◆ **Data block**
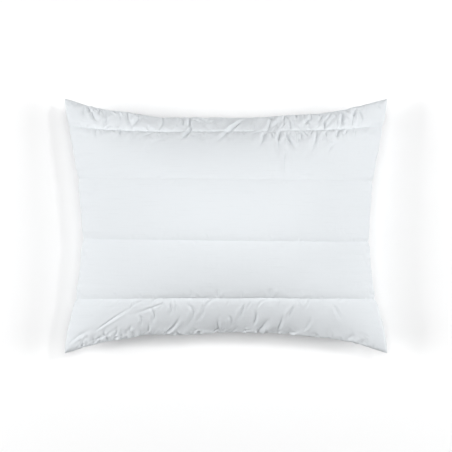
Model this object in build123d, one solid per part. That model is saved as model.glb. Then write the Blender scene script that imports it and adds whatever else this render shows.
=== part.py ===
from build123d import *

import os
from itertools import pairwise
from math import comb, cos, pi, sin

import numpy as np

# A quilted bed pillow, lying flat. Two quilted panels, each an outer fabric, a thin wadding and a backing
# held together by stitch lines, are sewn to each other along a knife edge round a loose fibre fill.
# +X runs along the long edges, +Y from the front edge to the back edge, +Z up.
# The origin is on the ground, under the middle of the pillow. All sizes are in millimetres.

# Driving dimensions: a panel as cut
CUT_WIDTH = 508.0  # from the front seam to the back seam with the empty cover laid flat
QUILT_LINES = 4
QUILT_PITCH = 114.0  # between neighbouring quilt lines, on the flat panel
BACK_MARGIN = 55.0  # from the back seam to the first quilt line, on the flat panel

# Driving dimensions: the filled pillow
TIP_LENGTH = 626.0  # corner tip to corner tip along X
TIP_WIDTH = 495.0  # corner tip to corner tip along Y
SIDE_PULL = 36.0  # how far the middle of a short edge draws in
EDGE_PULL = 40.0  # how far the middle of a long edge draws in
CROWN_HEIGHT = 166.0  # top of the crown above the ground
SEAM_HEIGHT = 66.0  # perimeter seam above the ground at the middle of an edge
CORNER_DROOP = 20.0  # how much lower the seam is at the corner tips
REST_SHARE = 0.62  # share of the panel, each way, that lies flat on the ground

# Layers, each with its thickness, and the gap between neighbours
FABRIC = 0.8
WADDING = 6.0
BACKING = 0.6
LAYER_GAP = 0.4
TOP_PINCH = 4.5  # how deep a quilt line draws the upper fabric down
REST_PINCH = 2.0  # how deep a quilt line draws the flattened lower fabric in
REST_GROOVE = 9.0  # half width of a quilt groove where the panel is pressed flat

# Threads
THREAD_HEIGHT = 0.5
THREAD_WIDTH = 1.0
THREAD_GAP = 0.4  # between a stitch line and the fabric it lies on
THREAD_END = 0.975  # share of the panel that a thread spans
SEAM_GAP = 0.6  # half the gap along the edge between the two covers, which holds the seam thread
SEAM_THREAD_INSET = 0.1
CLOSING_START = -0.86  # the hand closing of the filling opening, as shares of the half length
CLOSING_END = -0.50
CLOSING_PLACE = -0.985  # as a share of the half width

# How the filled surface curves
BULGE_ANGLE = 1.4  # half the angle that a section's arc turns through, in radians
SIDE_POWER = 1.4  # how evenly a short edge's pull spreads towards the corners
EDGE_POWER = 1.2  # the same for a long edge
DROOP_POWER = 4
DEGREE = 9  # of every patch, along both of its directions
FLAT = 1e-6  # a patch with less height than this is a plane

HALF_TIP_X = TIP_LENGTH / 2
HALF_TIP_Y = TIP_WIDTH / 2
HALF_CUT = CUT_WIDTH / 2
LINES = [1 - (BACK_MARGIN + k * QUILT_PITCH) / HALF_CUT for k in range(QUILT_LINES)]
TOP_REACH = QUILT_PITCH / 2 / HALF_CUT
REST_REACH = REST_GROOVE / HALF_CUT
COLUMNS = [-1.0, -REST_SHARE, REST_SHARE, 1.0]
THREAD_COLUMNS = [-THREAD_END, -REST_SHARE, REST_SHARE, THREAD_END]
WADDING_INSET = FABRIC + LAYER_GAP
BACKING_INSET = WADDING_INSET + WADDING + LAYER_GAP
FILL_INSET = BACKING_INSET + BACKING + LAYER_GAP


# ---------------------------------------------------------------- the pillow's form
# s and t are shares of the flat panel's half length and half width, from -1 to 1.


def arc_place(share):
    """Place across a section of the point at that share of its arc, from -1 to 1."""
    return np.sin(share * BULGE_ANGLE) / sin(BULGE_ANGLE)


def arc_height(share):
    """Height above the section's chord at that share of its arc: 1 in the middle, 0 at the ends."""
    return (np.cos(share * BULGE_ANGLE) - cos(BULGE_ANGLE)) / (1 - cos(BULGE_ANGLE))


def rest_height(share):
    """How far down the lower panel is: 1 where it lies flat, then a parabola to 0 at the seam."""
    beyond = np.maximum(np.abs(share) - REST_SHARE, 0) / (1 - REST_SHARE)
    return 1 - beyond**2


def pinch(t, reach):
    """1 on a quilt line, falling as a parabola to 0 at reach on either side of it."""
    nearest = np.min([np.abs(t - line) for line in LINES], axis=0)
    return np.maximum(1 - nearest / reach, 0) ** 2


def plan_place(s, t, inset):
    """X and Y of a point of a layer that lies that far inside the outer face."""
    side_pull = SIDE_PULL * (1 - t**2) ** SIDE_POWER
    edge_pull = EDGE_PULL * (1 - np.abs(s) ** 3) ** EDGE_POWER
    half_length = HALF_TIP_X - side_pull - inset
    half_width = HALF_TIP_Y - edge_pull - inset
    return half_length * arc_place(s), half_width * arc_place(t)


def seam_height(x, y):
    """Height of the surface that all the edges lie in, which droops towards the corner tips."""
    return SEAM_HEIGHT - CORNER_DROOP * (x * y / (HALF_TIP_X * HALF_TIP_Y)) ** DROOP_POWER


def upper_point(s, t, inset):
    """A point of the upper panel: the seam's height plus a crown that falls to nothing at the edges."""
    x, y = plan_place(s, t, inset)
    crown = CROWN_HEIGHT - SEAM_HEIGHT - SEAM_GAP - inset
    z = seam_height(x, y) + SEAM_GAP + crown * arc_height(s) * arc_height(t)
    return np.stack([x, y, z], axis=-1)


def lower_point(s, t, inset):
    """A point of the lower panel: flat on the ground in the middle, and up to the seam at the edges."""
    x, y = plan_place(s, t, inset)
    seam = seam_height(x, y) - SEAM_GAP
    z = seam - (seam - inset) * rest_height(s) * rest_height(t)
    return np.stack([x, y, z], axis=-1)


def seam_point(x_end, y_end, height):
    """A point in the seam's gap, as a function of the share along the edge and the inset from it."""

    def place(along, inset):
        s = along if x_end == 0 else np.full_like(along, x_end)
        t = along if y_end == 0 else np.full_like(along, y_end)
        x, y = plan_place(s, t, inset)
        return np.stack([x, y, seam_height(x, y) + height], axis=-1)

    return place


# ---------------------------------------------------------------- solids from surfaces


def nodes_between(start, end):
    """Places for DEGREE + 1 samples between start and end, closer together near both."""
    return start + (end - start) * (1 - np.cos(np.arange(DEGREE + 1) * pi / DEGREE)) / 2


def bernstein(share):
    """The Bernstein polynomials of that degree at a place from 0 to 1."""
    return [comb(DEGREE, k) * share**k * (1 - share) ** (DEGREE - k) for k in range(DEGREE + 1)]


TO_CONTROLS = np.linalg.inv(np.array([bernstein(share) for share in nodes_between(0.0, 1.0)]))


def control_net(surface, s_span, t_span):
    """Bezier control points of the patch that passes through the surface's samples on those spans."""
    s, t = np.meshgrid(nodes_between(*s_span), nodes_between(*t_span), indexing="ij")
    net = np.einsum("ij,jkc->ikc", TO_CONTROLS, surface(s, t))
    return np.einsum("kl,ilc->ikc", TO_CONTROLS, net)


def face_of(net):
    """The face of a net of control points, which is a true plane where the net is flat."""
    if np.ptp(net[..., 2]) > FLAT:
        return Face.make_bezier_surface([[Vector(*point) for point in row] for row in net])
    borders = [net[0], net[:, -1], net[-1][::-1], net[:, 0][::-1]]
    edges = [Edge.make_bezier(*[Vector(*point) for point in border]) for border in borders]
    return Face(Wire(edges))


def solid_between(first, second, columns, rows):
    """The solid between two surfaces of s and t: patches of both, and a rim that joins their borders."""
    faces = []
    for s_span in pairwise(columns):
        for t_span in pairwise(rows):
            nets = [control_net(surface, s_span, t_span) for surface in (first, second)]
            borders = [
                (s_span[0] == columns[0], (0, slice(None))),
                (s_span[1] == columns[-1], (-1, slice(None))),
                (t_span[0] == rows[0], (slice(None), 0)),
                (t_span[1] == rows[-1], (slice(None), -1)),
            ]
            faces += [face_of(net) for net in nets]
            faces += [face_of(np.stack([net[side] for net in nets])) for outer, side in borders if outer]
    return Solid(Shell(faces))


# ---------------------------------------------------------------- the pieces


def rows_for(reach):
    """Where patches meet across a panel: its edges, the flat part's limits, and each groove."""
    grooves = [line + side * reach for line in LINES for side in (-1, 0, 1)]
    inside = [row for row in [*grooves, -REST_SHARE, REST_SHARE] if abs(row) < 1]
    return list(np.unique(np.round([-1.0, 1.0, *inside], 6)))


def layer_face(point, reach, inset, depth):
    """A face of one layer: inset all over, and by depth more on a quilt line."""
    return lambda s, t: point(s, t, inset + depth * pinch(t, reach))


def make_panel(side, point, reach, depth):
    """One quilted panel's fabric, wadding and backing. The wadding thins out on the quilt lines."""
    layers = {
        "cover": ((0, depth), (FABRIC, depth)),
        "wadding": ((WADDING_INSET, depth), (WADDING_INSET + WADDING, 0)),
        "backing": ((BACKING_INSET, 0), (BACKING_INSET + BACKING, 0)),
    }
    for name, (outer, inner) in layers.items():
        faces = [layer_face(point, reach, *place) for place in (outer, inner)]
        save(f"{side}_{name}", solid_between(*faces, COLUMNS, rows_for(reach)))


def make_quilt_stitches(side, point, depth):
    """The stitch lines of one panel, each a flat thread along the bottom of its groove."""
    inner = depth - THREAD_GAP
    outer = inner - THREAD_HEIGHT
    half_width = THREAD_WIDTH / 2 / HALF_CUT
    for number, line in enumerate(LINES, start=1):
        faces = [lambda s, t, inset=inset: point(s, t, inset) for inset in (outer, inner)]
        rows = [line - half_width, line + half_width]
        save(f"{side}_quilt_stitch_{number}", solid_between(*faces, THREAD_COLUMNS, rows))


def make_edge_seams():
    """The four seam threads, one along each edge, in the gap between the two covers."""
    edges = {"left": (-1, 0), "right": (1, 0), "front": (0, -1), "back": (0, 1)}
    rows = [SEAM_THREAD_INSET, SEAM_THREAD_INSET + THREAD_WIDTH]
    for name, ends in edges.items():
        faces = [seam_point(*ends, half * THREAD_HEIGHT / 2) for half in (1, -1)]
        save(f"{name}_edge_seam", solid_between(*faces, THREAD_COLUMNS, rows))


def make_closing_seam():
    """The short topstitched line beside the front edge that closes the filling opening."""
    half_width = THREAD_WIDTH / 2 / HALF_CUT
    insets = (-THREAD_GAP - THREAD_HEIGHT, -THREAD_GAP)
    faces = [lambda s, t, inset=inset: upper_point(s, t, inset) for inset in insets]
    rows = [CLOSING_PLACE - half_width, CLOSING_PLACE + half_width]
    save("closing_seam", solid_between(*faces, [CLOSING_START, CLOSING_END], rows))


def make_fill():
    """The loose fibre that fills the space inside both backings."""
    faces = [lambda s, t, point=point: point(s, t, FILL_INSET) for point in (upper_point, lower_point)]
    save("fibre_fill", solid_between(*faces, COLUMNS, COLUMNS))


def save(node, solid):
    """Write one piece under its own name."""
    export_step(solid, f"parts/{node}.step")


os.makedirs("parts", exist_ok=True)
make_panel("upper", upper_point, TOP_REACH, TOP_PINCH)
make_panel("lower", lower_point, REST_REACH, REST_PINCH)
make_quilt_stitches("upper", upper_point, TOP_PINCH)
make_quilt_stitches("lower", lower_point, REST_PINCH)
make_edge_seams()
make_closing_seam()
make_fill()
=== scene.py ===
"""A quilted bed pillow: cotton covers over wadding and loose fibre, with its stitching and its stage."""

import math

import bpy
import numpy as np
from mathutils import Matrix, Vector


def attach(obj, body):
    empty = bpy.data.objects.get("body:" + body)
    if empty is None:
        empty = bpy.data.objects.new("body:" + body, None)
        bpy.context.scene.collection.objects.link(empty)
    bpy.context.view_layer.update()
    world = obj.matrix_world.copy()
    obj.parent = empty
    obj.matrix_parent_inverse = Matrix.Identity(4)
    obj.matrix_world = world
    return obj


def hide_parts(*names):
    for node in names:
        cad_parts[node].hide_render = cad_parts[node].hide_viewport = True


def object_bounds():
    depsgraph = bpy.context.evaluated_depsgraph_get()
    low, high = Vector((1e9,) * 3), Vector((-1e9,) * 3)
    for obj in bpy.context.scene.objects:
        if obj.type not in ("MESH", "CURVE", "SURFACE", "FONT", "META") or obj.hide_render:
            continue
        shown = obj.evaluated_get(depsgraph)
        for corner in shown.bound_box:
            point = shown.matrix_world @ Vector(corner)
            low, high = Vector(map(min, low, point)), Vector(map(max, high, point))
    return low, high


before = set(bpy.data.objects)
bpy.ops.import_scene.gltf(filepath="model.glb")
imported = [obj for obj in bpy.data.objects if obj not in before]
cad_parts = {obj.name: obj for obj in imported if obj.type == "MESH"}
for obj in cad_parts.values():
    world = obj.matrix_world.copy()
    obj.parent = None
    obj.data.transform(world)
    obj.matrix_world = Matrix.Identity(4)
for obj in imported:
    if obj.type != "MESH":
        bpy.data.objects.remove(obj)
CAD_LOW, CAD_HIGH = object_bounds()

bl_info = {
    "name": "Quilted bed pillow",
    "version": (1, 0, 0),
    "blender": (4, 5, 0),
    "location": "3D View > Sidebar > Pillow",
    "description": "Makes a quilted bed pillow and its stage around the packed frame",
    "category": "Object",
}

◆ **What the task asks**
Extract from the listing above the lines between the line containing "solid_between(*faces, COLUMNS, COLUMNS))" and the line containing "before = set(bpy.data.objects)", keeping both of those lines. Output nothing else.

◆ **Answer to this exercise**
    save("fibre_fill", solid_between(*faces, COLUMNS, COLUMNS))


def save(node, solid):
    """Write one piece under its own name."""
    export_step(solid, f"parts/{node}.step")


os.makedirs("parts", exist_ok=True)
make_panel("upper", upper_point, TOP_REACH, TOP_PINCH)
make_panel("lower", lower_point, REST_REACH, REST_PINCH)
make_quilt_stitches("upper", upper_point, TOP_PINCH)
make_quilt_stitches("lower", lower_point, REST_PINCH)
make_edge_seams()
make_closing_seam()
make_fill()
=== scene.py ===
"""A quilted bed pillow: cotton covers over wadding and loose fibre, with its stitching and its stage."""

import math

import bpy
import numpy as np
from mathutils import Matrix, Vector


def attach(obj, body):
    empty = bpy.data.objects.get("body:" + body)
    if empty is None:
        empty = bpy.data.objects.new("body:" + body, None)
        bpy.context.scene.collection.objects.link(empty)
    bpy.context.view_layer.update()
    world = obj.matrix_world.copy()
    obj.parent = empty
    obj.matrix_parent_inverse = Matrix.Identity(4)
    obj.matrix_world = world
    return obj


def hide_parts(*names):
    for node in names:
        cad_parts[node].hide_render = cad_parts[node].hide_viewport = True


def object_bounds():
    depsgraph = bpy.context.evaluated_depsgraph_get()
    low, high = Vector((1e9,) * 3), Vector((-1e9,) * 3)
    for obj in bpy.context.scene.objects:
        if obj.type not in ("MESH", "CURVE", "SURFACE", "FONT", "META") or obj.hide_render:
            continue
        shown = obj.evaluated_get(depsgraph)
        for corner in shown.bound_box:
            point = shown.matrix_world @ Vector(corner)
            low, high = Vector(map(min, low, point)), Vector(map(max, high, point))
    return low, high


before = set(bpy.data.objects)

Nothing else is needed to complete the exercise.